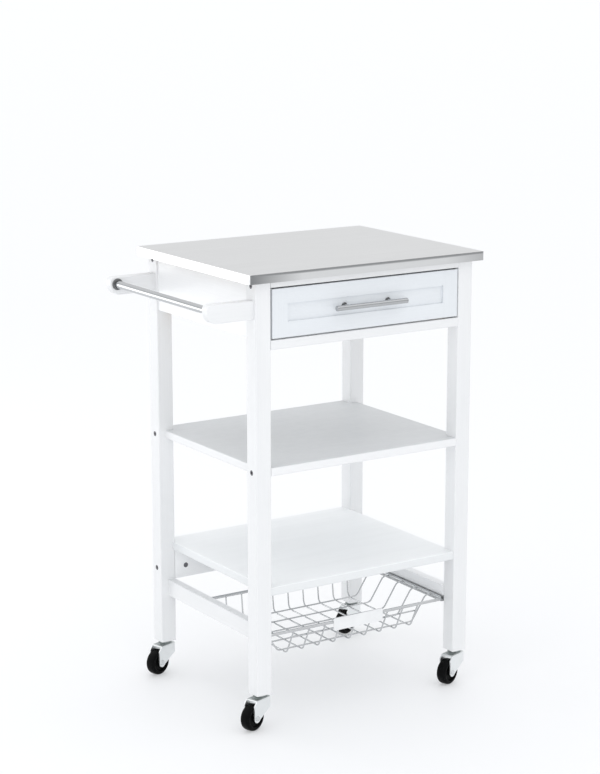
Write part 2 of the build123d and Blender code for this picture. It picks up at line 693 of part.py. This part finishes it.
# ---- export --------------------------------------------------------------------------------
os.makedirs("parts", exist_ok=True)
for name, shape in nodes.items():
    pieces = shape if isinstance(shape, list) else [shape]
    solids = [solid for piece in pieces for solid in piece.solids()]
    moved = [ORIGIN_SHIFT * solid for solid in solids]
    export_step(moved[0] if len(moved) == 1 else Compound(children=moved), f"parts/{name}.step")
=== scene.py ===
import bmesh
import bpy
import json
import math
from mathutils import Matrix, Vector

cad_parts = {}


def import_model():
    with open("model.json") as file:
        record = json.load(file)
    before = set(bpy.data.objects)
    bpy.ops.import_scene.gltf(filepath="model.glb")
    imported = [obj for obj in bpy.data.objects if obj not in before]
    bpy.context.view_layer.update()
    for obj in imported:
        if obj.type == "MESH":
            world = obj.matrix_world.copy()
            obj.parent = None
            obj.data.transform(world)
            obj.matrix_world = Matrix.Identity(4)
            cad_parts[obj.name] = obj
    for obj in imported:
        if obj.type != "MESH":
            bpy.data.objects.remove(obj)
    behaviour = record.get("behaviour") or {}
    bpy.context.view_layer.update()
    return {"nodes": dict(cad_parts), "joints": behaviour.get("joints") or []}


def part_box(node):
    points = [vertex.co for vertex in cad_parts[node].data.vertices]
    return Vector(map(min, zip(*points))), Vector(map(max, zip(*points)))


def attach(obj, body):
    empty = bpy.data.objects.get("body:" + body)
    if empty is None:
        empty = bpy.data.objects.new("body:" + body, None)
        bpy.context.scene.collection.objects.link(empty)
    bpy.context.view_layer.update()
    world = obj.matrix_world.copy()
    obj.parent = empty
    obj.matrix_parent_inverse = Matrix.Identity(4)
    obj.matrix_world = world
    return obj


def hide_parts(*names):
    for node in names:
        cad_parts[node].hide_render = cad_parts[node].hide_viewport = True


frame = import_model()
nodes = frame["nodes"]


# ---- material helpers ----------------------------------------------------------------------
class Look:
    """A Principled material with short ways to add texture nodes to it."""

    def __init__(self, name, colour, roughness, **sockets):
        self.material = bpy.data.materials.new(name)
        self.material.use_nodes = True
        self.tree = self.material.node_tree
        self.shader = self.tree.nodes["Principled BSDF"]
        self.shader.inputs["Base Color"].default_value = (*colour, 1)
        self.shader.inputs["Roughness"].default_value = roughness
        for socket, value in sockets.items():
            self.shader.inputs[socket.replace("_", " ")].default_value = value
        self.place = self.tree.nodes.new("ShaderNodeTexCoord").outputs["Object"]

    @classmethod
    def adopt(cls, material):
        """Picks up a material that is already made, to add more to it."""
        look = cls.__new__(cls)
        look.material, look.tree = material, material.node_tree
        look.shader = look.tree.nodes["Principled BSDF"]
        look.place = look.tree.nodes["Texture Coordinate"].outputs["Object"]
        return look

    def tone(self):
        """The socket that feeds the base colour now."""
        return self.shader.inputs["Base Color"].links[0].from_socket

    def node(self, kind, inputs=(), **settings):
        made = self.tree.nodes.new("ShaderNode" + kind)
        for name, value in settings.items():
            setattr(made, name, value)
        for key, value in dict(inputs).items():
            if isinstance(value, bpy.types.NodeSocket):
                self.tree.links.new(value, made.inputs[key])
            else:
                made.inputs[key].default_value = value
        return made

    def stretched(self, scale):
        """Object coordinates, in metres, times a scale for each axis."""
        return self.node("Mapping", {"Vector": self.place, "Scale": scale}).outputs[0]

    def noise(self, scale, detail=3.0, roughness=0.55, stretch=(1, 1, 1)):
        vector = self.place if stretch == (1, 1, 1) else self.stretched(stretch)
        made = self.node(
            "TexNoise",
            {"Vector": vector, "Scale": scale, "Detail": detail, "Roughness": roughness},
        )
        return made.outputs["Fac"]

    def spread(self, value, low, high, out_low=0.0, out_high=1.0):
        """Maps a range of a value on to another range."""
        made = self.node(
            "MapRange",
            {0: value, 1: low, 2: high, 3: out_low, 4: out_high},
        )
        return made.outputs[0]

    def mix(self, factor, first, second, blend="MIX"):
        made = self.node("Mix", data_type="RGBA", blend_type=blend)
        for socket, value in ((0, factor), (6, first), (7, second)):
            if isinstance(value, bpy.types.NodeSocket):
                self.tree.links.new(value, made.inputs[socket])
            elif socket:
                made.inputs[socket].default_value = (*value, 1)
            else:
                made.inputs[socket].default_value = value
        return made.outputs[2]

    def sum(self, first, second, weight=1.0):
        made = self.node("Math", {0: second, 1: weight, 2: first}, operation="MULTIPLY_ADD")
        return made.outputs[0]

    def times(self, first, second):
        return self.node("Math", {0: first, 1: second}, operation="MULTIPLY").outputs[0]

    def set(self, socket, value):
        self.tree.links.new(value, self.shader.inputs[socket])

    def bump(self, height, distance, strength=1.0, after=None):
        inputs = {"Height": height, "Distance": distance, "Strength": strength}
        if after is not None:
            inputs["Normal"] = after
        return self.node("Bump", inputs).outputs[0]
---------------
Task to carry out: Exactly the lines from the line that has "for name, shape" through the line that has "if empty is" are to be repeated, both included, with nothing added.

Exercise solution:
for name, shape in nodes.items():
    pieces = shape if isinstance(shape, list) else [shape]
    solids = [solid for piece in pieces for solid in piece.solids()]
    moved = [ORIGIN_SHIFT * solid for solid in solids]
    export_step(moved[0] if len(moved) == 1 else Compound(children=moved), f"parts/{name}.step")
=== scene.py ===
import bmesh
import bpy
import json
import math
from mathutils import Matrix, Vector

cad_parts = {}


def import_model():
    with open("model.json") as file:
        record = json.load(file)
    before = set(bpy.data.objects)
    bpy.ops.import_scene.gltf(filepath="model.glb")
    imported = [obj for obj in bpy.data.objects if obj not in before]
    bpy.context.view_layer.update()
    for obj in imported:
        if obj.type == "MESH":
            world = obj.matrix_world.copy()
            obj.parent = None
            obj.data.transform(world)
            obj.matrix_world = Matrix.Identity(4)
            cad_parts[obj.name] = obj
    for obj in imported:
        if obj.type != "MESH":
            bpy.data.objects.remove(obj)
    behaviour = record.get("behaviour") or {}
    bpy.context.view_layer.update()
    return {"nodes": dict(cad_parts), "joints": behaviour.get("joints") or []}


def part_box(node):
    points = [vertex.co for vertex in cad_parts[node].data.vertices]
    return Vector(map(min, zip(*points))), Vector(map(max, zip(*points)))


def attach(obj, body):
    empty = bpy.data.objects.get("body:" + body)
    if empty is None:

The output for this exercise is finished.